MANILA, AUG. 9 -- Philippine President Corazon Aquino, under pressure to curb lawlessness after a wave of unsolved political murders, today announced that the military will adopt "sweeping measures" aimed at eliminating the "impunity of crimes in our society." The measures will include intensified searches and new efforts to check the growth in illegal firearms.
Aquino, however, rejected mounting calls that she suspend criminal suspects' right of habeas corpus or adopt other harsh anticrime measures, including imposing martial law. She said her crackdown on crime will be done "with all due respect to the guarantees of the Constitution" and without turning the Philippines into "a garrison state."
"There will be no constitutional shortcuts to public safety," Aquino said, in a speech marking the 86th anniversary of the Philippine Constabulary, the military branch charged with keeping internal peace and performing other law-and-order functions.
Aquino spoke one week after unknown gunmen assassinated Cabinet secretary Jaime Ferrer and his driver while Ferrer was on his way home from church in suburban Paranaque, a district of metropolitan Manila.

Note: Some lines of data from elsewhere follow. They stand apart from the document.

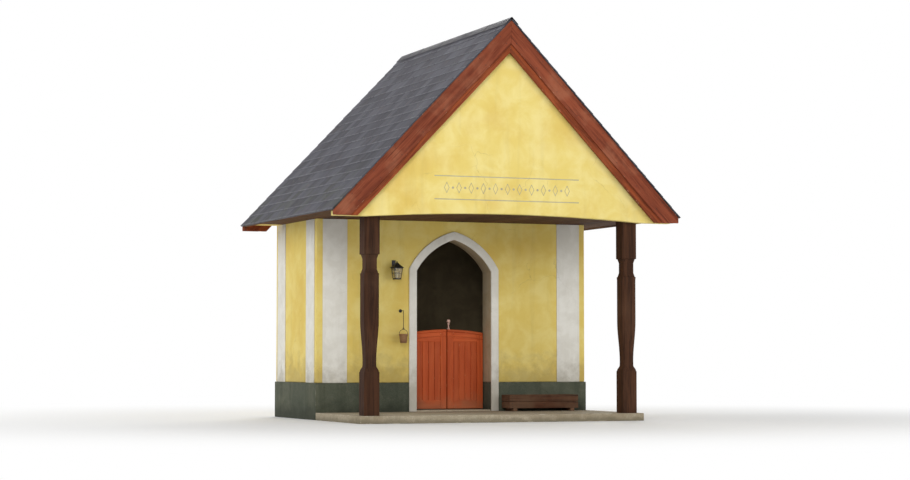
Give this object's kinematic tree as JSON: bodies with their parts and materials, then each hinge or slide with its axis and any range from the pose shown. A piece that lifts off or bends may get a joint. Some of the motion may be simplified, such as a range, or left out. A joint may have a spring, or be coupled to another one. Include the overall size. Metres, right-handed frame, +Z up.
{
  "type": "wayside chapel",
  "caption": "Small plastered wayside chapel: steep gabled slate roof drawn forward over a porch on two carved posts, pointed-arch doorway with a half-height double gate",
  "frame": {"origin": "on the ground under the middle of the roof, at the bottom centre of the bounding box", "axes": "+X to the right along the front, +Y from the porch into the building, +Z up; the front with the doorway faces -Y"},
  "size_m": [4.96, 4.05, 5.2995],
  "materials": {
    "yellow_plaster": "limewashed smooth plaster",
    "white_plaster": "smooth white plaster, slightly soiled",
    "plinth_render": "dark grey-green rough render",
    "concrete": "worn screed",
    "dark_timber": "dark brown stained timber",
    "brown_boarding": "brown stained boards",
    "red_timber": "red-brown stained boards",
    "slate": "weathered slate",
    "ridge_metal": "dull dark sheet",
    "gate_paint": "red-orange paint, satin",
    "black_iron": "black wrought iron, satin",
    "lantern_glass": "aged yellowish glass",
    "terracotta": "dull brown fired clay"
  },
  "bodies": {
    "chapel": {"back_wall": "yellow_plaster", "bargeboard_back_left": "red_timber", "bargeboard_back_right": "red_timber", "bargeboard_front_left": "red_timber", "bargeboard_front_right": "red_timber", "corner_bands_back": "white_plaster", "corner_bands_front": "white_plaster", "corner_bands_left": "white_plaster", "corner_bands_right": "white_plaster", "door_sill": "concrete", "door_surround": "white_plaster", "eaves_soffit_left": "brown_boarding", "eaves_soffit_right": "brown_boarding", "front_gable": "yellow_plaster", "front_wall_gable": "yellow_plaster", "front_wall_left": "yellow_plaster", "front_wall_right": "yellow_plaster", "gate_pintles_left": "black_iron", "gate_pintles_right": "black_iron", "hanging_pot": "terracotta", "lantern_glass": "lantern_glass", "left_wall": "yellow_plaster", "plank_trough": "dark_timber", "plinth_back": "plinth_render", "plinth_front_left": "plinth_render", "plinth_front_right": "plinth_render", "plinth_left": "plinth_render", "plinth_right": "plinth_render", "porch_ceiling": "brown_boarding", "porch_floor": "concrete", "porch_post_left": "dark_timber", "porch_post_right": "dark_timber", "pot_hanger": "black_iron", "ridge_cap": "ridge_metal", "right_wall": "yellow_plaster", "roof_boarding_left": "brown_boarding", "roof_boarding_right": "brown_boarding", "roof_slates_left": "slate", "roof_slates_right": "slate", "room_ceiling": "brown_boarding", "room_floor": "concrete", "side_beam_left": "dark_timber", "side_beam_right": "dark_timber", "verge_trim_back_left": "red_timber", "verge_trim_back_right": "red_timber", "verge_trim_front_left": "red_timber", "verge_trim_front_right": "red_timber", "wall_lantern": "black_iron"},
    "gate_left": {"gate_leaf_left": "gate_paint", "gate_straps_left": "black_iron"},
    "gate_right": {"gate_leaf_right": "gate_paint", "gate_straps_right": "black_iron", "gate_finial": "gate_paint"}
  },
  "joints": [
    {"name": "gate_left_hinge", "type": "hinge", "parent": "chapel", "child": "gate_left", "pos_m": [-0.536, 0.309, 0.6575], "axis": [0, 0, 1], "range_deg": [0, 90]},
    {"name": "gate_right_hinge", "type": "hinge", "parent": "chapel", "child": "gate_right", "pos_m": [0.536, 0.309, 0.6575], "axis": [0, 0, -1], "range_deg": [0, 90]}
  ]
}
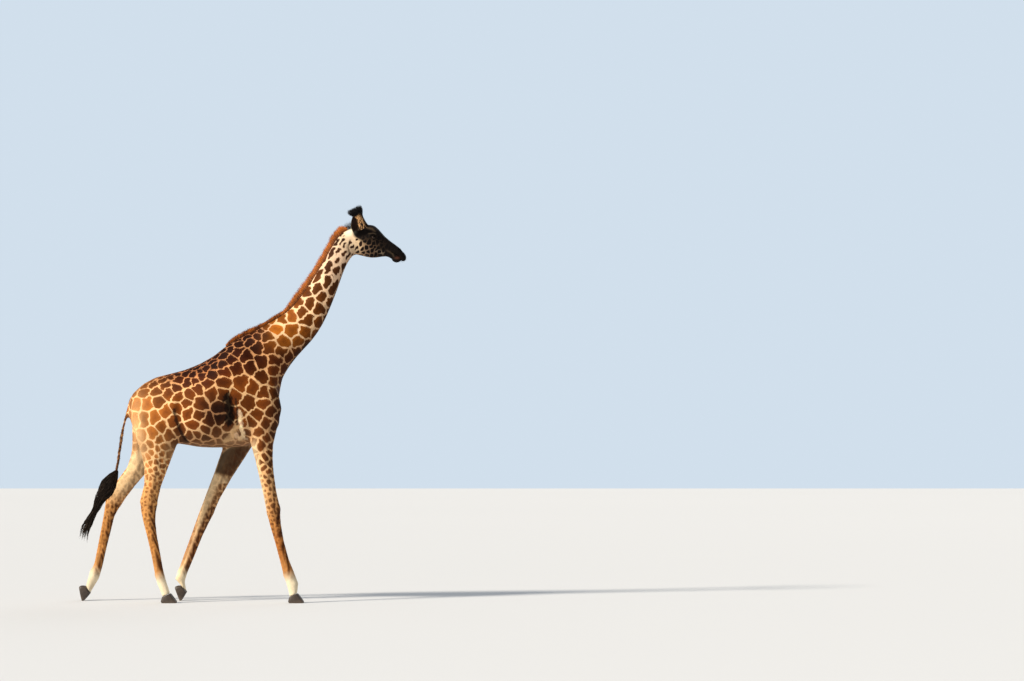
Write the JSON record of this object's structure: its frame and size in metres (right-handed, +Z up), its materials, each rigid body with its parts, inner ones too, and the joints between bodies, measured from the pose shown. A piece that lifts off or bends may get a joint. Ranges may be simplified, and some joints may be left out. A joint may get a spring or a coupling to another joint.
{
  "type": "giraffe model",
  "caption": "Life-size still model of a Masai giraffe cow in a walking pose, with blotched coat, mane, tufted ossicones and tail, standing on her own hooves.",
  "frame": {"origin": "on the floor below the middle of the overall box, at the level of the hoof soles", "axes": "+X the way she walks and faces, +Z up, +Y her left side"},
  "size_m": [3.3651, 0.7222, 4.036],
  "materials": {
    "coat_brown": "short flat hair, red-brown blotches parted by thin cream lines",
    "coat_tan": "short flat hair, tan with faded small blotches",
    "coat_cream": "short flat hair, cream with hardly any marking",
    "dark_face": "very short hair, dark brown to black over the nose and muzzle",
    "mane_rust": "stiff upright rust-coloured hair",
    "hair_black": "coarse black hair",
    "hoof_horn": "dull grey-brown horn",
    "eye": "wet, very dark brown"
  },
  "bodies": {
    "root": {"ear_left": "dark_face", "ear_right": "dark_face", "eye_left": "eye", "eye_right": "eye", "fore_left_cannon": "coat_tan", "fore_left_forearm": "coat_tan", "fore_left_hoof_inner": "hoof_horn", "fore_left_hoof_outer": "hoof_horn", "fore_left_pastern": "coat_cream", "fore_left_shoulder": "coat_brown", "fore_right_cannon": "coat_tan", "fore_right_forearm": "coat_tan", "fore_right_hoof_inner": "hoof_horn", "fore_right_hoof_outer": "hoof_horn", "fore_right_pastern": "coat_cream", "fore_right_shoulder": "coat_brown", "head": "dark_face", "hind_left_cannon": "coat_tan", "hind_left_gaskin": "coat_tan", "hind_left_hoof_inner": "hoof_horn", "hind_left_hoof_outer": "hoof_horn", "hind_left_pastern": "coat_cream", "hind_left_thigh": "coat_brown", "hind_right_cannon": "coat_tan", "hind_right_gaskin": "coat_tan", "hind_right_hoof_inner": "hoof_horn", "hind_right_hoof_outer": "hoof_horn", "hind_right_pastern": "coat_cream", "hind_right_thigh": "coat_brown", "mane_lower": "mane_rust", "mane_upper": "mane_rust", "muzzle": "dark_face", "neck_base": "coat_brown", "neck_middle": "coat_brown", "neck_top": "coat_tan", "ossicone_left": "coat_tan", "ossicone_right": "coat_tan", "ossicone_tuft_left": "hair_black", "ossicone_tuft_right": "hair_black", "tail_end": "coat_brown", "tail_root": "coat_tan", "tail_tuft": "hair_black", "trunk": "coat_brown"}
  },
  "joints": []
}
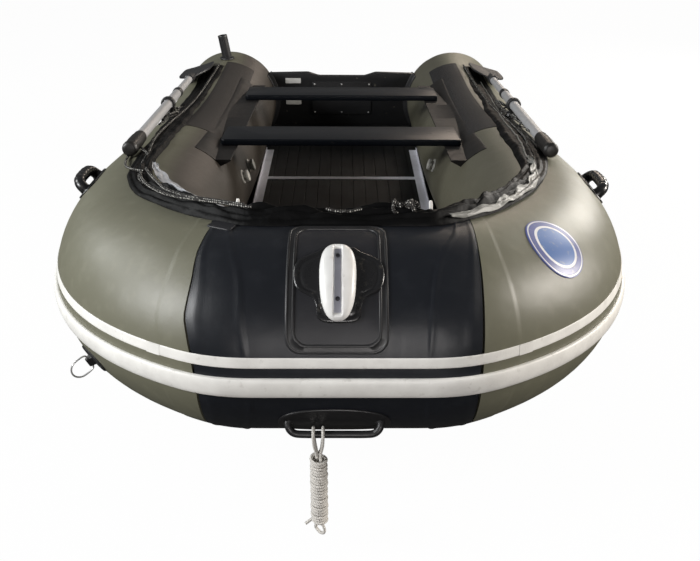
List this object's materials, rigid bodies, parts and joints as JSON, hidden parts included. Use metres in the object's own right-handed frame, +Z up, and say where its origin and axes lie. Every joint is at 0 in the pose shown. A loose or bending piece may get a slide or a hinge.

The week-long investigation has bogged down, with police arresting and then releasing numerous suspects from both the far left and the far right, and an increasing number of Filipinos have voiced skepticism that the murder will ever be solved.
"His killers are still at large," Aquino said. "That is a fact. It is a fact that has been shoved, since last Sunday, in our faces . . . by our critics." In a particularly bitter-sounding speech, Aquino said, "You would think from their griping that my only duty as president is to ride shotgun for my Cabinet secretaries."
Aquino said the military later this week "will adopt sweeping measures, measures aimed at eliminating the alarming proliferation of firearms and impunity of crimes in our society. Checkpoints and searches will be intensified."
The Ferrer killing was the most dramatic in a wave of politically motivated violent acts from shadowy groups that operate on the country's political extremes and have set out to embarrass -- if not topple -- Aquino's 18-month-old government.
Four days after Ferrer was slain, a Japanese civil engineer working here on a project to rehabilitate the country's rail lines was murdered in suburban Quezon City. The slaying is said to have eroded Japanese investor confidence in the country's stability.
On Saturday, 14 college students and a professor from the Mindanao State University were kidnaped when their bus was hijacked by suspected Moslem rebels in Marawi City.
Dozens of top-ranking police officers also have been assassinated in Manila since March by death squads, or "sparrow units," of the communist New People's Army.
In a speech today, the constabulary commanding officer, Gen. Renato DeVilla, said more than 600 soldiers and policemen have been killed around the country since the beginning of the year.
Several military officials and conservative politicians have urged Aquino to suspend certain civil liberties of criminals to curb the violence, while more extreme critics have suggested that she impose martial law, as former president Ferdinand Marcos did in 1972 during a phase of lawlessness.
Defense Secretary Rafael Ileto said there was no plan to suspend the right of habeas corpus for suspects, although he said the possibility "is part of every government's plan of action." Ileto was quoted in the conservative newspaper The Independent today saying, "In 1972, the situation was not as large as what we have now."